Detroit Food Academy Teaching Young Food EntrepreneursBy Noelle Sciarini on September 25th, 2013 /
Hungry? Try The Detroit Food Academy.
Since Summer 2011, the Detroit Food Academy has been “growing” and “cultivating” a growing number of green thumbs amongst local high school students.
Jen Rusciano, co-founder and co-director of the Academy, said the idea for the program was actually the result of a classroom assignment.
“One of our co-directors did an assignment in his entrepreneurship class at U of M where he joined our co-founder at the high school where she taught. They had high school students sell mango snacks during their lunch peried,” Rusciano said. “Those snacks wound up selling out within ten minutes, and the idea grew from there.”

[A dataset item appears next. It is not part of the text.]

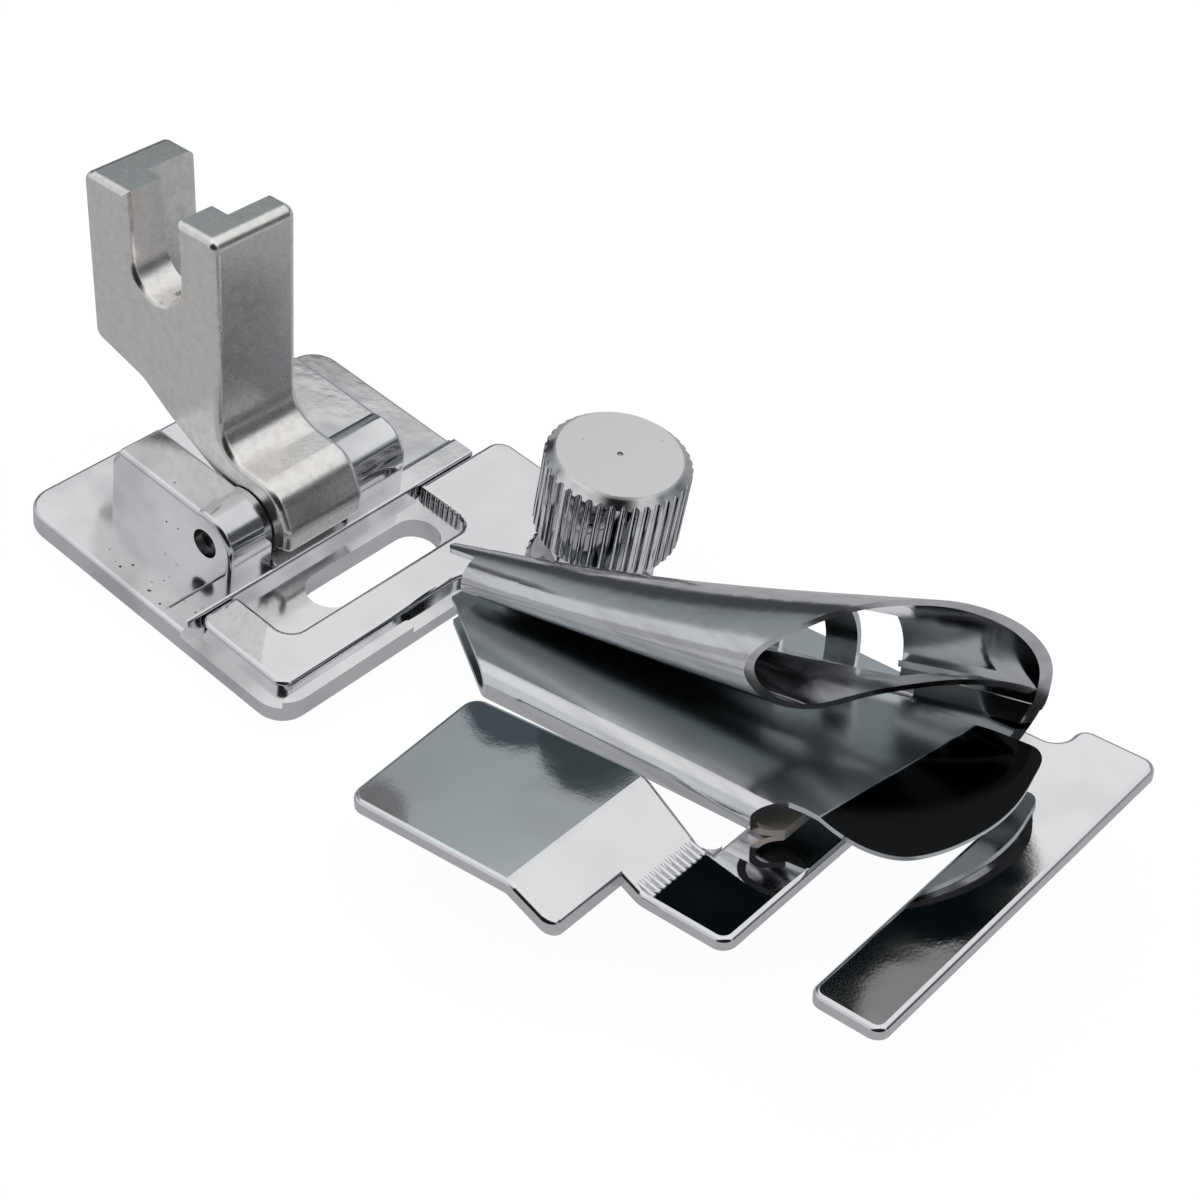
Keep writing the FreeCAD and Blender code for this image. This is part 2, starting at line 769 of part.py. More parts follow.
def fold_arc(v, radius):
    """Half circle of the lower fold, from its top round the left to its foot."""
    centre = V(fold_left(v) + FOLD_HEIGHT / 2, -v, FOLD_HEIGHT / 2)
    return Part.Arc(
        centre + V(0, 0, radius), centre + V(-radius, 0, 0), centre + V(0, 0, -radius)
    ).toShape()


def sheet_section(v, parameters):
    """Closed outline of the sheet's section at one distance forward."""
    upper, lower = both_faces(station(v), v, parameters)
    foot = fold_left(v) + FOLD_HEIGHT / 2
    end = foot + RETURN_LENGTH
    back = [1 - p for p in reversed(parameters)]
    edges = [
        smooth(upper, parameters),
        fold_arc(v, FOLD_HEIGHT / 2),
        Part.makeLine(V(foot, -v, 0), V(end, -v, 0)),
        Part.makeLine(V(end, -v, 0), V(end, -v, SHEET)),
        Part.makeLine(V(end, -v, SHEET), V(foot, -v, SHEET)),
        fold_arc(v, FOLD_HEIGHT / 2 - SHEET),
        smooth(list(reversed(lower)), back),
        Part.makeLine(lower[0], upper[0]),
    ]
    return Part.Wire(edges)


def rolled_sheet():
    """The scroll's whole sheet between two stations, before it is cut to shape."""
    parameters = shared_parameters(station(REAR_V), station(FRONT_V))
    sections = []
    for i in range(STATIONS):
        v = REAR_V + (FRONT_V - REAR_V) * i / (STATIONS - 1)
        sections.append(sheet_section(v, parameters))
    return Part.makeLoft(sections, True, False)


def plan_cut(spots, bottom, top, radius=0.0):
    """Prism over (u, v) spots between two heights above the plate."""
    return prism([(u, -v, radius) for u, v in spots], bottom, top)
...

It didn’t take long before a team of directors was formed, whose expertise included everything from teaching to food system knowledge to farm-based cooking and much more. Using their various backgrounds they formed the Food Academy around the following mission:
“To use hands-on experiential learning and real-world application to activate young Detroiters as critical thinkers, conscious consumers, life-long learners, values-based leaders, and community activists.”
Rusciano said they focus on mission essentially all year round with two programs: The Academy during the fall and spring, and the Small Batch Entrepreneurship Camp during the summer.
“We started with one group of seventy students during our first summer program, and they got to help run food stands with different partner businesses in the Eastern Market,” Rusciano said. “We got a really positive response from the businesses and some high schools too.”
Starting that fall, they began teaching cooking and food systems classes at two different schools, but Rusciano said their students are getting much more than a cooking lesson. They’ll be at four schools this fall.
“A lot of students get jobs from this,” Rusciano said. “It’s bringing them a step closer to being food entrepreneurs or working in non-profit settings. They’re making contacts with local businesses and learning valuable skills.”
As for the future, Rusciano said they hope to expand the program to include middle school students, and to continue adding to their current curriculum with field trips, class speakers, and continuing to form connections with local food mentors and businesses. The group just finished a successful crowdfunding campaign raising over $10,000 for the program and receiving a feature in Cultural Weekly.
“We want to keep promoting Detroit products, building communities and adding value to these kids’ neighborhoods,” Rusciano said.